>> begin SUPPLIED DATA

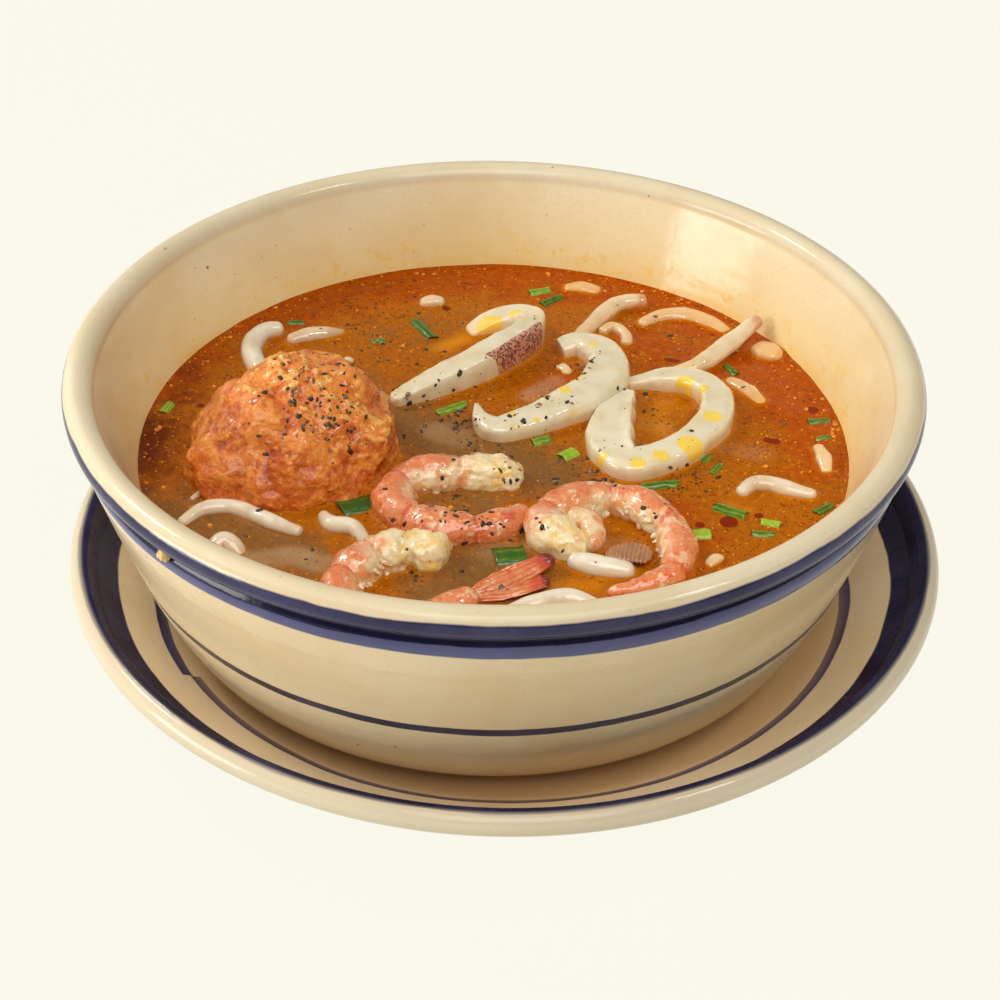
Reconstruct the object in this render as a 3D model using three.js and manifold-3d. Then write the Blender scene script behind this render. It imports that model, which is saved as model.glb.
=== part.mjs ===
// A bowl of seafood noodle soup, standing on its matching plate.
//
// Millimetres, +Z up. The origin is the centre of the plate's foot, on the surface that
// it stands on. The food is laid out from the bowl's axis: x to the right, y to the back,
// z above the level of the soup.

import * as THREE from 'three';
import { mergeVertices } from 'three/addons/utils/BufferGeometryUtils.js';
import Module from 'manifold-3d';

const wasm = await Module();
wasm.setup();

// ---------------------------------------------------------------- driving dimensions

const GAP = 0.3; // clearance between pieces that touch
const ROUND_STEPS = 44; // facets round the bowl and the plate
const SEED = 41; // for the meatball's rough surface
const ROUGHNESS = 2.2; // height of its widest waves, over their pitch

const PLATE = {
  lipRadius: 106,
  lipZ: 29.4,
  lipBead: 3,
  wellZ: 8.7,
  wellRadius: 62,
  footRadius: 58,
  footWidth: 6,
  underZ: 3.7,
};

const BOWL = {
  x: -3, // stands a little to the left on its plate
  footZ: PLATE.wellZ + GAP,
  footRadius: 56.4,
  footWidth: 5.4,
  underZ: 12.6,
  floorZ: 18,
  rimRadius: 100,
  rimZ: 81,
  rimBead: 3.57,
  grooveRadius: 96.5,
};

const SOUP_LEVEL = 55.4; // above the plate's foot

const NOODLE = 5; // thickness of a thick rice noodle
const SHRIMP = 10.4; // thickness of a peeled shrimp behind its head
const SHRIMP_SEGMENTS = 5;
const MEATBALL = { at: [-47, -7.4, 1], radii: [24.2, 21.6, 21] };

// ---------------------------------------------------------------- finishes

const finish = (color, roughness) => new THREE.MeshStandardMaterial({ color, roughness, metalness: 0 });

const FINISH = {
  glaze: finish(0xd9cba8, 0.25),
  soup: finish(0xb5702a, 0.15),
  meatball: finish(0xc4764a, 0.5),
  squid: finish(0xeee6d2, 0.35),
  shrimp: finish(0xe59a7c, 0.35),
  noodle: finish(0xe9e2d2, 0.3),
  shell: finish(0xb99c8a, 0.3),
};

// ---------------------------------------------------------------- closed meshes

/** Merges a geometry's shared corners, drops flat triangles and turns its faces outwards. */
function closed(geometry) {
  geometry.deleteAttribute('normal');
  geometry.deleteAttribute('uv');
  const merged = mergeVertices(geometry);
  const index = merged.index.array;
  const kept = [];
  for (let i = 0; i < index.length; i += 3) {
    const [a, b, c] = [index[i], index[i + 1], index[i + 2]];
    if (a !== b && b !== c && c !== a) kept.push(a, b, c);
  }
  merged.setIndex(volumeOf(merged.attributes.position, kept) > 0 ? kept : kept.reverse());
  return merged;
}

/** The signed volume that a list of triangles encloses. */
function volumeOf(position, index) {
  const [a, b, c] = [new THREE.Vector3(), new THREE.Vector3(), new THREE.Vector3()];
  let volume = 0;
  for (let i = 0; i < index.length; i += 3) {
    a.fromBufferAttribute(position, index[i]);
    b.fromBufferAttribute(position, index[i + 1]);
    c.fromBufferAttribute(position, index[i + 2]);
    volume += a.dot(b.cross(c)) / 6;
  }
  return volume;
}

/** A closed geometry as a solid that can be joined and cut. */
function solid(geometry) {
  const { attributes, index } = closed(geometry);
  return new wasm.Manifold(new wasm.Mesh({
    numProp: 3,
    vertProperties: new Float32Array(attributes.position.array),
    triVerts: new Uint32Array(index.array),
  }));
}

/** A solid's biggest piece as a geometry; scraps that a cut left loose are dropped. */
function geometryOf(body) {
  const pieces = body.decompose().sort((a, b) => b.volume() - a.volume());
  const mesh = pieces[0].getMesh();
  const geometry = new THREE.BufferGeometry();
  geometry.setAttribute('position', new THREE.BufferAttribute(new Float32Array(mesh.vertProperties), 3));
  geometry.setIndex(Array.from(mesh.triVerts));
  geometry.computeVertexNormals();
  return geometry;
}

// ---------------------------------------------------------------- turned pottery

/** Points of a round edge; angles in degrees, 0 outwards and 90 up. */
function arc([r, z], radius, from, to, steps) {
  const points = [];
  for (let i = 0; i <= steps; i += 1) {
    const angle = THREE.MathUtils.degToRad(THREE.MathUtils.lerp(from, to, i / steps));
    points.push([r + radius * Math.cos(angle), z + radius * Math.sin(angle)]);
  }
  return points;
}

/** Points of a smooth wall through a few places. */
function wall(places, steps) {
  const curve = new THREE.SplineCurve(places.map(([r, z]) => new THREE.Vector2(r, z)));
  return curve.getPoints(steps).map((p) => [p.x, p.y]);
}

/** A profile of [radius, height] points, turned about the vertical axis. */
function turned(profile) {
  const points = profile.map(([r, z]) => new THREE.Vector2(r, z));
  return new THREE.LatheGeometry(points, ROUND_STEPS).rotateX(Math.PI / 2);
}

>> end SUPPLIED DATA
>> begin SUPPLIED DATA

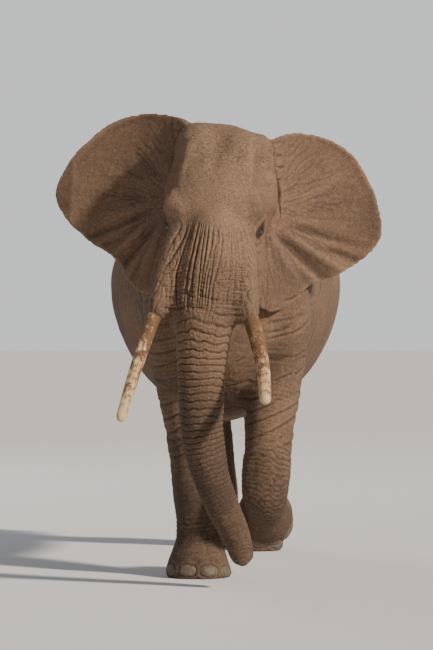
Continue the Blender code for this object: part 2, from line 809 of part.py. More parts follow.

>> end SUPPLIED DATA

GIVEN PROBLEM:
Repeat exactly the lines running from the one with "Reconstruct the object" through the one with "of the soup.", both included.

WRITTEN ANSWER:
Reconstruct the object in this render as a 3D model using three.js and manifold-3d. Then write the Blender scene script behind this render. It imports that model, which is saved as model.glb.
=== part.mjs ===
// A bowl of seafood noodle soup, standing on its matching plate.
//
// Millimetres, +Z up. The origin is the centre of the plate's foot, on the surface that
// it stands on. The food is laid out from the bowl's axis: x to the right, y to the back,
// z above the level of the soup.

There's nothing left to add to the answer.